Webb, who admitted to sometimes donning a T-shirt and jeans while broadcasting on the Radio 4 breakfast programme, said dressing down could lead to “major sloppiness”.

“There is something about informal dress that relaxes everything, including the mind,” Webb wrote in the latest issue of Radio Times. “Formality … does concentrate the mind.”

Related: Robert Peston is wrong – wearing a tie is a sign of respect | Henry Conway

His comments came after Peston responded to criticism last month that he had not worn a tie in recent TV appearances including a visit to China and a stint presenting Newsnight.

“Last week I got a lot of stick for not having a tie on when interviewing the Chancellor. Personally, I think these TV conventions are nuts,” he said.

“I didn’t not wear a tie out of disrespect for the Chancellor, I just didn’t wear a tie because actually I don’t really like wearing a tie. The notion that what makes you a serious journalist is wearing a tie is bonkers.”

Peston will take up a new role as ITV’s political editor later this year, after a decade at the BBC, as well as presenting a new ITV talkshow, Peston on Sunday.

He is not the first BBC news presenter to question the worth of the tie, once dubbed by former Newsnight host Jeremy Paxman “an utterly useless part of the male wardrobe.
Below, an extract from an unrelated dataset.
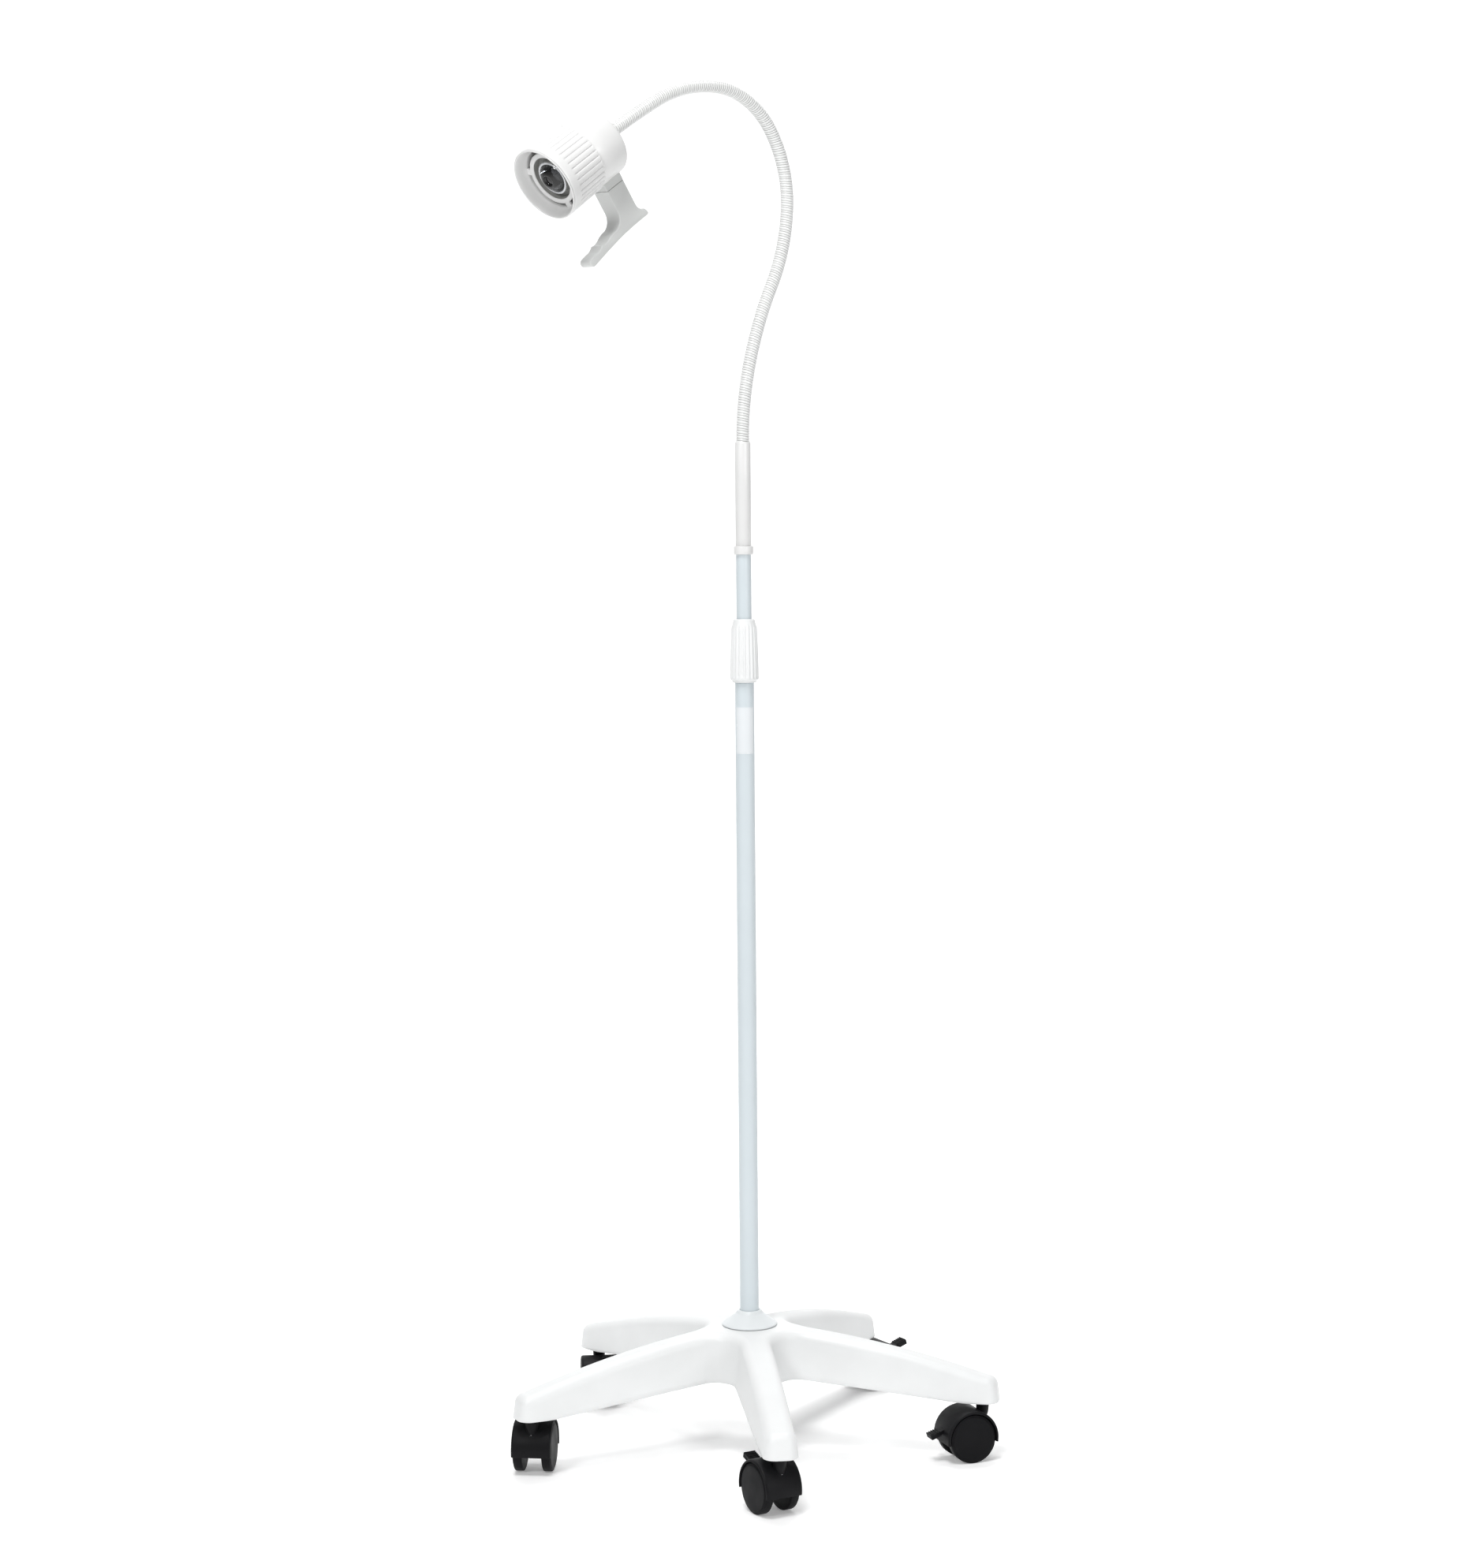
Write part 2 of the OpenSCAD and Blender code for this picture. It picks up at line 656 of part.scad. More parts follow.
module lens() {
    dome_r = 19;
    color(clear) at_head() translate([0, 0, lens_rim_z]) intersection() {
        union() {
            translate([0, 0, -lens_flange]) cylinder(r = lens_r, h = lens_flange, $fn = 96);
            translate([0, 0, -lens_flange - 11])
                cylinder(r1 = 8, r2 = lens_r - 1, h = 11 + eps, $fn = 96);
            cylinder(r = lens_r - 1, h = 12, $fn = 96);
        }
        translate([0, 0, 6 - dome_r]) sphere(r = dome_r + 2, $fn = 96);
    }
}

module led_board() {
    color(board_green) at_head() translate([0, 0, 44]) {
        cylinder(r = 18, h = 1.6, $fn = 96);
        translate([-3.5, -3.5, 1.6]) cube([7, 7, 1]);
        translate([0, 0, 2.6]) sphere(r = 2.6, $fn = 32);
    }
}

module heat_sink() {
    fin_pitch = 7;
    fin_t = 2.4;
    low = 17.5;
    color(steel) at_head() difference() {
        union() {
            translate([0, 0, 38]) cylinder(r = 31, h = 6, $fn = 96);
            intersection() {
                translate([0, 0, low]) cylinder(r = 30, h = 21, $fn = 96);
                for (n = [-4 : 4]) translate([-40, n * fin_pitch - fin_t / 2, low]) cube([80, fin_t, 21]);
            }
            for (a = screw_angles) rotate([0, 0, a]) translate([screw_circle_r, 0, housing_t])
                cylinder(r = 4, h = 36, $fn = 32);
        }
        for (a = screw_angles) rotate([0, 0, a]) translate([screw_circle_r, 0, 0])
            cylinder(r = 1.5, h = 22, $fn = 32);
    }
}

module driver_board() {
    width = 28;
    color(board_green) at_head() translate([0, 0, board_z]) {
        difference() {
            translate([-27, -width / 2, 0]) cube([42, width, 1.6]);
            translate([0, 0, -1]) cylinder(r = 6.5, h = 4, $fn = 48);
        }
        translate([button_x - 3, -3, -5.4]) cube([6, 6, 5.4 + eps]);
        translate([-10, -13.5, -4.5]) cube([7, 6, 4.5 + eps]);
        translate([10, 10, -6]) cylinder(r = 3.2, h = 6 + eps, $fn = 32);
        translate([8, -12, -3]) cube([4, 6, 3 + eps]);
    }
}

module power_button() {
    color(grey) at_head() translate([button_x, 0, 0]) {
        translate([0, 0, -2.2]) cylinder(r = button_r, h = 6.4, $fn = 64);
        translate([0, 0, housing_t]) cylinder(r = button_r + 1.6, h = 1.8, $fn = 64);
        cylinder(r = 1.5, h = board_z - 5.4 - button_travel - 0.1, $fn = 32);
    }
}

module housing_screws() {
    color(steel) at_head() for (a = screw_angles) rotate([0, 0, a])
        translate([screw_circle_r, 0, 0]) {
            translate([0, 0, -0.6]) cylinder(r = 2.9, h = 1.6, $fn = 48);
            translate([0, 0, 0.5]) cylinder(r = 1.5, h = 18, $fn = 32);
        }
}

// block under the rear housing, with a dovetail rail that the grip slides on
module handle_mount() {
    color(grey) at_head() difference() {
        union() {
            translate([30, -grip_w / 2, mount_z]) cube([mount_low - 30, grip_w, mount_len]);
            translate([mount_low, 0, mount_z]) rail(mount_len - 3, 0);
        }
        translate([0, 0, -1]) cylinder(r = housing_r, h = far, $fn = 120);
    }
}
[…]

The only people who wear the things daily are male politicians, the male reporters who interview them – and dodgy estate agents”.

Webb wrote: “Memo to Robert Peston: do not on any account be tempted to present your new show naked. Yes, it would cause a stir, and we know you are not averse to causing stirs, but the tie-less one should be warned that – as Alex Ferguson has suggested in these pages – dressing down can lead to major sloppiness.

“There is something about informal dress that relaxes everything, including the mind. You tend, in jeans, to let anything go.

“I remember the immaculately suited Labour politician Chuka Umunna’s look of bemusement when he came in one Saturday to find Evan Davis and me giggling in T-shirts during the news bulletin. ‘Blimey,’ we said, ‘what are you wearing?’. And we giggled some more.

“But when it came to talking he was as sharp as his suit and we were as lax as our jeans. Formality ... does concentrate the mind.”